Третий великий стилист - Борис Пастернак. Он единственный из трех сумел изысканным языком написать объемное прозаическое произведение. Ведь поэтический язык плохо подходит для большой прозы. Если бы роман «Война и мир» был написан языком Набокова, мы бы вряд ли продрались дальше середины первого тома.

А поэт Борис Пастернак написал «Доктор Живаго». Можно заметить технический прием, использованный писателем. Весь роман представляет собой последовательность коротких сцен, почти абзацев, объединенных в главы, которые вкупе и формируют ткань произведения. Такое построение позволяет читателю по мере чтения передохнуть, уложить образы, привести себя в готовность к дальнейшему восприятию. Хочу сказать, что к концу романа эти сцены удлиняются, приобретают объем, глубину, цельный, завершенный характер. Лучшие из них читаются как стихотворения в прозе.

 «Казалось, именно эти мокрые от слез слова сами слипались в ее ласковый и быстрый лепет, как шелестит ветер шелковистой и влажной листвой, спутанной теплым дождем».

Замечательно. Но в следующем – заключительном абзаце совсем бунинские жесткие строки.
«Однажды Лариса Федоровна ушла из дому и больше не возвращалась. Видимо, ее арестовали в те дни на улице и она умерла или пропала неизвестно где, забытая под каким-нибудь безымянным номером из впоследствии запропастившихся списков, в одном из неисчислимых общих или женских концлагерей севера».

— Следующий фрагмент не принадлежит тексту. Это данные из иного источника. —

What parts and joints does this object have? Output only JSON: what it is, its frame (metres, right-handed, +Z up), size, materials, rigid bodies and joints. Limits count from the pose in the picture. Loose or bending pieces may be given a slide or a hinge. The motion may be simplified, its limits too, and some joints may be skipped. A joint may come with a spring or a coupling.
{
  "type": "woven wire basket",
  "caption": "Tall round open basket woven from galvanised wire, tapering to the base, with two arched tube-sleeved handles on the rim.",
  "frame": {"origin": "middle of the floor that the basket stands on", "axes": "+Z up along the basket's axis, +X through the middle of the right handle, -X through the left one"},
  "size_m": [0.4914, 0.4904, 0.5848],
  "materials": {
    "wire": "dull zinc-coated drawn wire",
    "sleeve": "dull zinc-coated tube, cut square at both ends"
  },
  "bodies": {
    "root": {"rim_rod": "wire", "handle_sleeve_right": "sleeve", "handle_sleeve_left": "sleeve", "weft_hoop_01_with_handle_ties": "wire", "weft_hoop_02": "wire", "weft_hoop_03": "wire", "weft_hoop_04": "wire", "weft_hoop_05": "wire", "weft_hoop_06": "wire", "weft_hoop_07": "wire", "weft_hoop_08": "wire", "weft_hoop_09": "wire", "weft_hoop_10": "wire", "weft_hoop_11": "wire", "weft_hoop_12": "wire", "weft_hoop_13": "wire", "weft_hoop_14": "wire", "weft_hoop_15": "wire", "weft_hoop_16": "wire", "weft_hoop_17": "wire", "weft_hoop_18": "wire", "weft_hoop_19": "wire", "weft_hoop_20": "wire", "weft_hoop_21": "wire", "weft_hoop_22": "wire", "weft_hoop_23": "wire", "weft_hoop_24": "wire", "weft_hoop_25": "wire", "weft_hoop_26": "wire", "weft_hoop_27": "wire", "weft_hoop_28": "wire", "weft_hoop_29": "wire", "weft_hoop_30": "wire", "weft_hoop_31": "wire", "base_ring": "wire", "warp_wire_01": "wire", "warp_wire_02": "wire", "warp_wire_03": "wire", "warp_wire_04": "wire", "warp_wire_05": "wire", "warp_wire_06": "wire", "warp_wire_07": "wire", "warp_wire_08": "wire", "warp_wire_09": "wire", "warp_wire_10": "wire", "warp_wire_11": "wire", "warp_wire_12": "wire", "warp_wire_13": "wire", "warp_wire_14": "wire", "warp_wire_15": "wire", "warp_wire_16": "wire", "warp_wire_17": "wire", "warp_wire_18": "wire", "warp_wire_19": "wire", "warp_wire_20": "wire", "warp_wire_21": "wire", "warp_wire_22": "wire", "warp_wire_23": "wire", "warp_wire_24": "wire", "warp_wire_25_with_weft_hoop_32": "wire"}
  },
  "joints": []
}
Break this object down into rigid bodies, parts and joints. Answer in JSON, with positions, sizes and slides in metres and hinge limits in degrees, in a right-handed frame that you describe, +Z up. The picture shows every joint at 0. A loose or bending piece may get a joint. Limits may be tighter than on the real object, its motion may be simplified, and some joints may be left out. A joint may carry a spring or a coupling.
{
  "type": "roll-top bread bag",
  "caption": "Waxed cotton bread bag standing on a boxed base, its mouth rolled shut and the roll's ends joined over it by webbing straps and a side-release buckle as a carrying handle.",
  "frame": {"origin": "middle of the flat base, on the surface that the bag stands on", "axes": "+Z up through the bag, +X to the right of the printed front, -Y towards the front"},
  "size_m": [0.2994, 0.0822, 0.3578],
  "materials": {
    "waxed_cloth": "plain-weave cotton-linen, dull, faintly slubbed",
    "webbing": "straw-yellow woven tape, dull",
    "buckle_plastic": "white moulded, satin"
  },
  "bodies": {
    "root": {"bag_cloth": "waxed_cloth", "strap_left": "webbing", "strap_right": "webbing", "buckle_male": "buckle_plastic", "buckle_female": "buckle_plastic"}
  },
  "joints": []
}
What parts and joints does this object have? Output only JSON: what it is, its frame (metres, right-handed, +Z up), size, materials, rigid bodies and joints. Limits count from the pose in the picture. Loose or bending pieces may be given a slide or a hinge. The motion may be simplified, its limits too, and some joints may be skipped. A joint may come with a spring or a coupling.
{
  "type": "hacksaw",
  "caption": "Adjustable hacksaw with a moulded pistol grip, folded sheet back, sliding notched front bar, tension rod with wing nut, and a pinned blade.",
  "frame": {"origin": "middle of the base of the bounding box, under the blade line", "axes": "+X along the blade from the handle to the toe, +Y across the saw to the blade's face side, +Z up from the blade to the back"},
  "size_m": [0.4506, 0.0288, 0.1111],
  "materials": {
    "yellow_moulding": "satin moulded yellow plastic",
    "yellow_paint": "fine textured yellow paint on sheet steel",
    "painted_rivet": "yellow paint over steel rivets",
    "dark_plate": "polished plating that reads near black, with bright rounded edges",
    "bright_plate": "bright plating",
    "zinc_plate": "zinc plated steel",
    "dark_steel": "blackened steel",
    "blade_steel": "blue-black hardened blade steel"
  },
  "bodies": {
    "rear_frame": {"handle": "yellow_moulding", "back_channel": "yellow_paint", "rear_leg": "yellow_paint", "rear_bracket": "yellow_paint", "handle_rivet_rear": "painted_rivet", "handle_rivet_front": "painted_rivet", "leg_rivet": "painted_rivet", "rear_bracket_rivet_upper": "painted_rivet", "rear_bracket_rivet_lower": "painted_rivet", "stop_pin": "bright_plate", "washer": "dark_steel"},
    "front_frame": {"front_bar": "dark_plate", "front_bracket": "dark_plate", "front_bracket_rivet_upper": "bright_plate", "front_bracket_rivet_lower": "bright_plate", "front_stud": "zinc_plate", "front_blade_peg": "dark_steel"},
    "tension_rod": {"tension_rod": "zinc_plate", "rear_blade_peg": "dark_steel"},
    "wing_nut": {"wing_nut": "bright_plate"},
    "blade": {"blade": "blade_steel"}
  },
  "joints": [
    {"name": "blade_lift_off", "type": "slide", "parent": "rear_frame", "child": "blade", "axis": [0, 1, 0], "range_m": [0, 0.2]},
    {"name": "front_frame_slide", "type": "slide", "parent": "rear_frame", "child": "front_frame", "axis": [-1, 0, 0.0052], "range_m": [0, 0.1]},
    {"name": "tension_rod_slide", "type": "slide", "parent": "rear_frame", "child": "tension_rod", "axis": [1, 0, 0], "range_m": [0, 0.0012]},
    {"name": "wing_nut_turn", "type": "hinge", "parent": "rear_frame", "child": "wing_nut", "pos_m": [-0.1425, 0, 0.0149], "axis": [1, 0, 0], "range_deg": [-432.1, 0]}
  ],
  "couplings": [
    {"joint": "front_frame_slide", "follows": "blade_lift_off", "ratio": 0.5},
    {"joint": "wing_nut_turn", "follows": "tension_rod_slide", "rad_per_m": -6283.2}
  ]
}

Как будто туман романа вдруг рассеялся, слова и красоты все осыпались, и проступила голая действительность. На этом проза кончается, далее автор говорит только стихами.

У меня всегда после чтения прозы Бунина, Набокова и Пастернака остается горькое послевкусие от того, что чем изысканнее язык авторов, тем страшнее скрываемый за прекрасными описаниями реальный мир.

До свидания, до следующей встречи.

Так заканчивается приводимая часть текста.